Narwar Fort is situated atop a hill, at Narwar in Shivpuri district of Madhya Pradesh, about 500 feet above ground level spread over an area of 8 km^{2}, which stands on a steep scarp of the Vindhya Range. Kushwaha are said to have built (or rebuilt) the fort when they occupied Narwar in the 10th century. Kachwaha Rajput, Pratihara Rajput, and Tomara Rajputs held Narwar successively from 12th century onwards, until its capture by the Malwa Sultanate in the 14th century, and later served as feudal state till 1808. The fort's layout spans nearly 8 km² and features a network of palaces, courtyards, and religious structures, many of which showcase Rajput and Mughal architectural influences.
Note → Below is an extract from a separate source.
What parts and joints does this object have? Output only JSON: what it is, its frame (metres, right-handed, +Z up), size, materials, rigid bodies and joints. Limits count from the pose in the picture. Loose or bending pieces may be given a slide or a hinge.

Among its notable features is the Chhip Mahal, which incorporates reused temple pillars and remains a symbol of layered historical legacies.

== History ==
According to local tradition and medieval inscriptions, Narwar, then called Nalapura was established by Raja Nala of Mahabharata fame and later rebuilt by the Kachwaha Rajputs in the 10th century. From the 12th century onwards, it was successively ruled by the Parihara and Tomara Rajputs until its capture by the Mughals in the 16th century, and subsequently by the Maratha Scindia clan in the early 19th century. Folklore recounts how Raja Nala's wife Damayanti magically guarded the treasury entrance as Pasardevi, a turtle goddess, a narrative that underpins the devotional traditions at the fort's gate even today. During Sikandar Lodi's reign in the early 16th century, all Hindu structures were destroyed and repurposed in Mughal construction, notably reflected in the reuse of temple pillars within the "Chhip Mahal".

== Architecture ==
Narwar Fort was situated atop a 500‑ft-high Vindhya Range, the fort spans approximately 8 km², with its perimeter walls encompassing a layout resembles a duck, comprising central (Majh Mahal), northern (Madar Hata), south-eastern (Dulha Kot), and southern (Gurjar Ahata) quarters. The fort's internal divisions (ahata/dhola ahata) are formed by crosswalls, housing palaces such as Chhip Mahal, Hawa Paur Mahal, Koriyon ki Haveli, Phulwa Mahal, Kacheri Mahal, and religious monuments like the Sikh-era Sikandar Lodi mosque. Structures exhibit traditional Rajput design with flat ceilings, fluted columns, and multifold arches. Interiors were once richly painted and embellished with glass beads. The Chhip Mahal, built with carved pillars from an 11th-century Hindu temple.